■ EXERCISE TASK:
Extract every line that includes the string "Blender".

■ MATERIAL TO PROCESS:
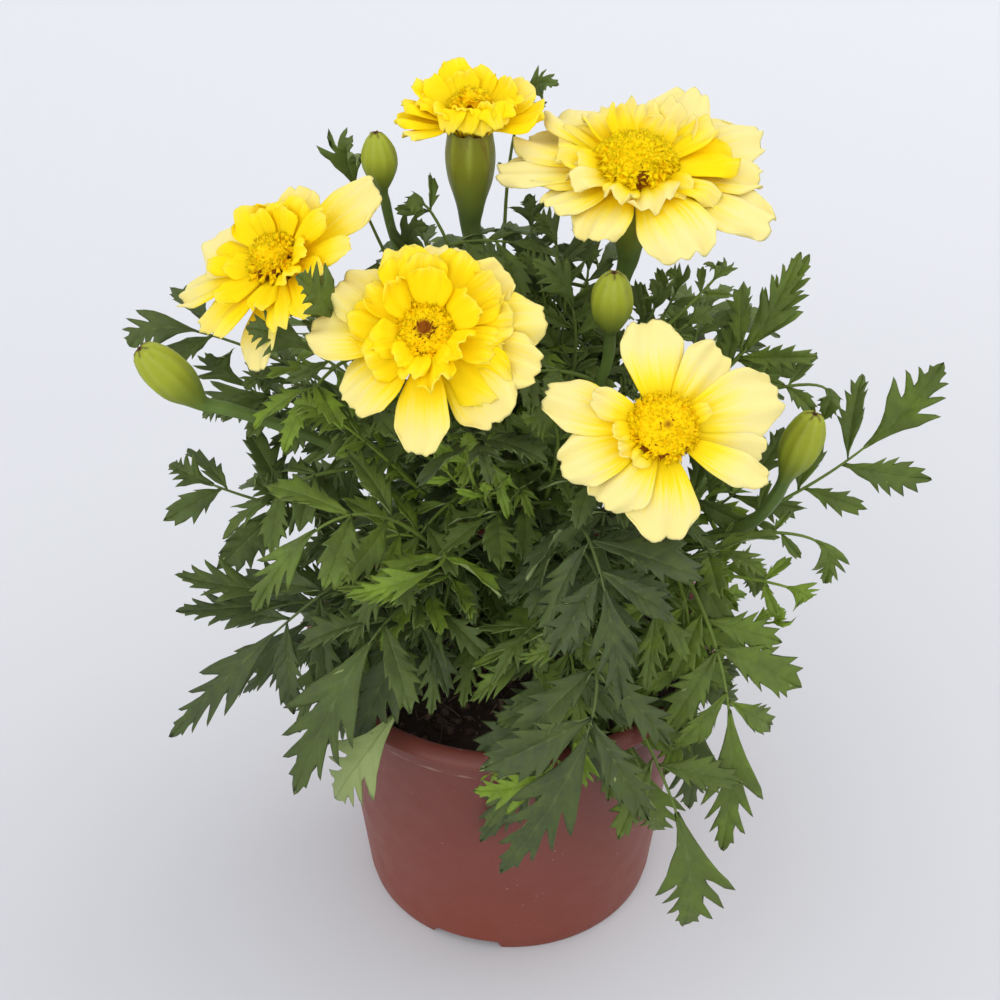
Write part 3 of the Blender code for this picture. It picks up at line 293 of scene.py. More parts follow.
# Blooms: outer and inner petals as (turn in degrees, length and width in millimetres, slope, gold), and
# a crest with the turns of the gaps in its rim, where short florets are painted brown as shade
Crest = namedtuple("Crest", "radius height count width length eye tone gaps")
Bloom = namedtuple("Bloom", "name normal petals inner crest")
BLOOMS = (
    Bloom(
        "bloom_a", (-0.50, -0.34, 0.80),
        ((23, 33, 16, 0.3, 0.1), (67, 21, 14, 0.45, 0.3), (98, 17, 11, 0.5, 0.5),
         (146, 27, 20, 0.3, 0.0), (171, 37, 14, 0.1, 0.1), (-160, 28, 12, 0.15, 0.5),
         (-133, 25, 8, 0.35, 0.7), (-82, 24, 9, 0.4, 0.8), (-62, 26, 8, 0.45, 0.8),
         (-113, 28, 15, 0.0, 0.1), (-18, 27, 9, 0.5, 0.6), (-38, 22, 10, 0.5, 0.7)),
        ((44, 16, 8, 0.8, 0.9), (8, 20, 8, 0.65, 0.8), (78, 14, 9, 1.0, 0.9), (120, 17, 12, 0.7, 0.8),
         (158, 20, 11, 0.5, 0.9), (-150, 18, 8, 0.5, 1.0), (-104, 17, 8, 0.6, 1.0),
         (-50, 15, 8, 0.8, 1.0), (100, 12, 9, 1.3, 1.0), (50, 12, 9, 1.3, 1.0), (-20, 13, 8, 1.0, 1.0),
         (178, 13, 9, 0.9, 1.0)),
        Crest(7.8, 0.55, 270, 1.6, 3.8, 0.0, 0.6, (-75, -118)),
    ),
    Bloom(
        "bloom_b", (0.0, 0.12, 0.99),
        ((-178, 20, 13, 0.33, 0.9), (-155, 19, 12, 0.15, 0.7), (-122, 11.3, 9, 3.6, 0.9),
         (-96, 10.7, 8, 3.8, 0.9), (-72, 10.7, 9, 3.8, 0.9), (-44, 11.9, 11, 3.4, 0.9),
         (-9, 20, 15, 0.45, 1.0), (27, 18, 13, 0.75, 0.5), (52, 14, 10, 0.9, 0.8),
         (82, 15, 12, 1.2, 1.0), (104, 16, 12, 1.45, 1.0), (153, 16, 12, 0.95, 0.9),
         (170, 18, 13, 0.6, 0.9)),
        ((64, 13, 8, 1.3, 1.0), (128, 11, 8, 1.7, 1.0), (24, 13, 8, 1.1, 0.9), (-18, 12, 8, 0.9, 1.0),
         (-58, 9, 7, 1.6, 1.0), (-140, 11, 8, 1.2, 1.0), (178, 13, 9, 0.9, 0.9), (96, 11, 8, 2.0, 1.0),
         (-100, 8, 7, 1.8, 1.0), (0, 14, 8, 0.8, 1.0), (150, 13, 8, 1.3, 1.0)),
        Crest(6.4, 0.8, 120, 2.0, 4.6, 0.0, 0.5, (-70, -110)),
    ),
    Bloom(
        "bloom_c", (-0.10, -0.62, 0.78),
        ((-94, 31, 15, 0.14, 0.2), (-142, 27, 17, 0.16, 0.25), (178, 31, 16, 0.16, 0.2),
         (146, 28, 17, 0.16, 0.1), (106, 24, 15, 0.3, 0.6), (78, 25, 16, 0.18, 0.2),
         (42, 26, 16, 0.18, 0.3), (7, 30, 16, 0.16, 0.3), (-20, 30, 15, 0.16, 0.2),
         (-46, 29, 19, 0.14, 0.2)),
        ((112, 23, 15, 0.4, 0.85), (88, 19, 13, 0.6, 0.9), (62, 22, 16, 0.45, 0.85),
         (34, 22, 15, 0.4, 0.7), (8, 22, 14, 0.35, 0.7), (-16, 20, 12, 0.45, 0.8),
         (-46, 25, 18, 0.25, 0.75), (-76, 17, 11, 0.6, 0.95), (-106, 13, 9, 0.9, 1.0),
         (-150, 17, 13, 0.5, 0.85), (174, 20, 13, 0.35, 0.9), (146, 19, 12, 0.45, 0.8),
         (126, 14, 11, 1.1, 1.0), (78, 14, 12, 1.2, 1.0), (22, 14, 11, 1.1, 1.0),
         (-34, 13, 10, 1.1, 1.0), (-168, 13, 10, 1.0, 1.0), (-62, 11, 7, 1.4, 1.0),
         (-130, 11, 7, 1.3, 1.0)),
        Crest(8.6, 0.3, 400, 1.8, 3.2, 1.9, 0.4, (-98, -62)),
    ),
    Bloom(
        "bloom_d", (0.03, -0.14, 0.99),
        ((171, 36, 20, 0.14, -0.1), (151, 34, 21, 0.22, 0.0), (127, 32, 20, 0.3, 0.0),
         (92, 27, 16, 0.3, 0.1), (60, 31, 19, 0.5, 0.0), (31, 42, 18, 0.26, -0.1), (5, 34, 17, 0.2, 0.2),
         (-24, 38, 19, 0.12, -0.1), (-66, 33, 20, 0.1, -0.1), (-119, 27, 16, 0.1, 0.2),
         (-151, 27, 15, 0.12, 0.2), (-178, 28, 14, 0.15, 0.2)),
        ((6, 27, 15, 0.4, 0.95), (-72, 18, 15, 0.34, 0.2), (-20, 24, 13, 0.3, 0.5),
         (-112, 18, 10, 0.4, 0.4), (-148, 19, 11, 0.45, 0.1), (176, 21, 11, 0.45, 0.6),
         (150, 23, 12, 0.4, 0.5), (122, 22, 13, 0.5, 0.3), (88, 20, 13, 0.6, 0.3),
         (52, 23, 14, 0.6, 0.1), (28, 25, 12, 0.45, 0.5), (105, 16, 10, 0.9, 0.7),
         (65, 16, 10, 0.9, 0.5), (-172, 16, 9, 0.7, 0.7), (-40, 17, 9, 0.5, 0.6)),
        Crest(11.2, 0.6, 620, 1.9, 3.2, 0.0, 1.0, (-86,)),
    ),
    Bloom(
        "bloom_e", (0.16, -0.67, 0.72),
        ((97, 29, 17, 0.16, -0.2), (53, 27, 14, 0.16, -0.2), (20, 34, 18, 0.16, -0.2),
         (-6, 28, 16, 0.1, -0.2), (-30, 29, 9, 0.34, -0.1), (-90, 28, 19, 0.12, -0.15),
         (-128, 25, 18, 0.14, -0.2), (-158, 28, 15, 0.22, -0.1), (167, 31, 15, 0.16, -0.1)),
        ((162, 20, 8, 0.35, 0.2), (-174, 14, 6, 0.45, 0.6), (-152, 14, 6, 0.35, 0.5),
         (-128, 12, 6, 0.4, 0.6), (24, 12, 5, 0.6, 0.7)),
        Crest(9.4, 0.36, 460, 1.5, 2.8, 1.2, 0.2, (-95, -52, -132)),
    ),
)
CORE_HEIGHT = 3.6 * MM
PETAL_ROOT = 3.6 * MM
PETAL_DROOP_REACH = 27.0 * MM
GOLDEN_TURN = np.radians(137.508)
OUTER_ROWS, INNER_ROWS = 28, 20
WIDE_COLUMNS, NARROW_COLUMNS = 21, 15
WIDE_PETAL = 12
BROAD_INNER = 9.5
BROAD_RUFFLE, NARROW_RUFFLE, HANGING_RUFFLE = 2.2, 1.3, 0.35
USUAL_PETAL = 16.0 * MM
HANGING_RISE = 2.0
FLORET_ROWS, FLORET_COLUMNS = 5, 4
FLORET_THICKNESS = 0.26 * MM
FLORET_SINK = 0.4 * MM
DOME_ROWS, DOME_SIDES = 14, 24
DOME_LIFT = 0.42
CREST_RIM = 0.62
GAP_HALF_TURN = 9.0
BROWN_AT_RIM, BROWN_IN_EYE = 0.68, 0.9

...

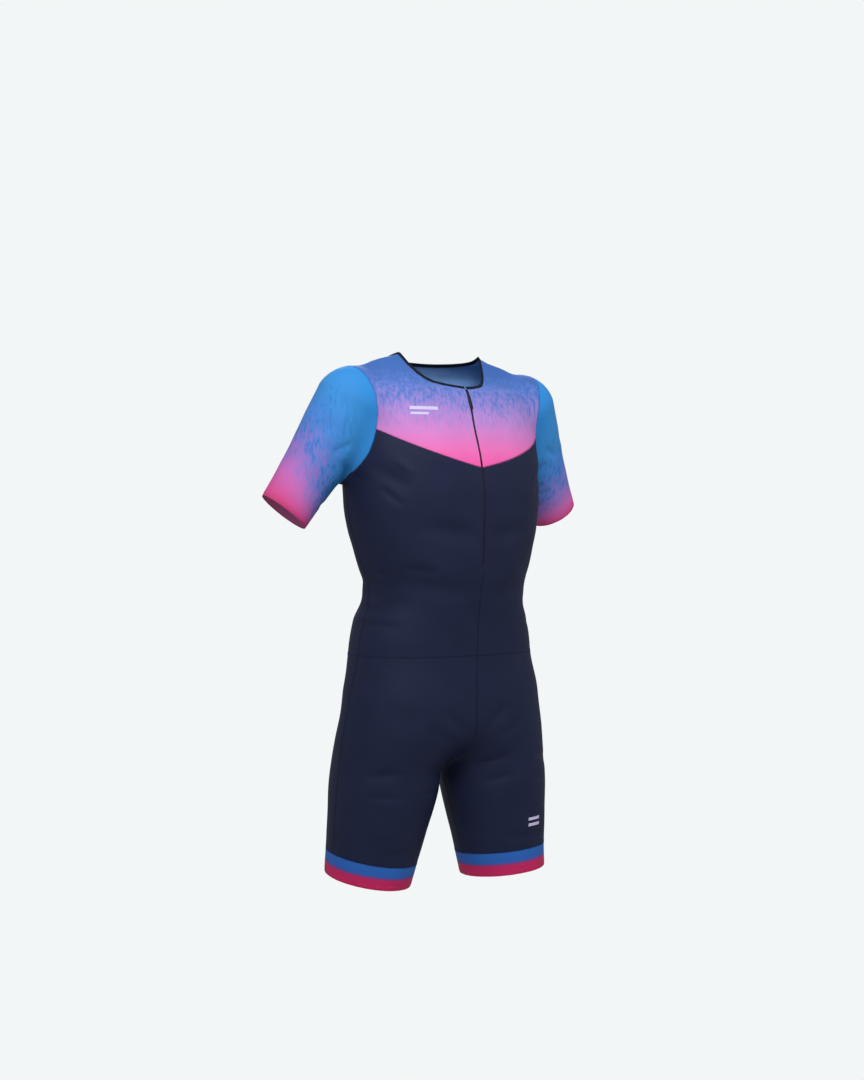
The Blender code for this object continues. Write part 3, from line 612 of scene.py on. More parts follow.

■ SOLUTION TO THIS TASK:
Write part 3 of the Blender code for this picture. It picks up at line 293 of scene.py. More parts follow.
The Blender code for this object continues. Write part 3, from line 612 of scene.py on. More parts follow.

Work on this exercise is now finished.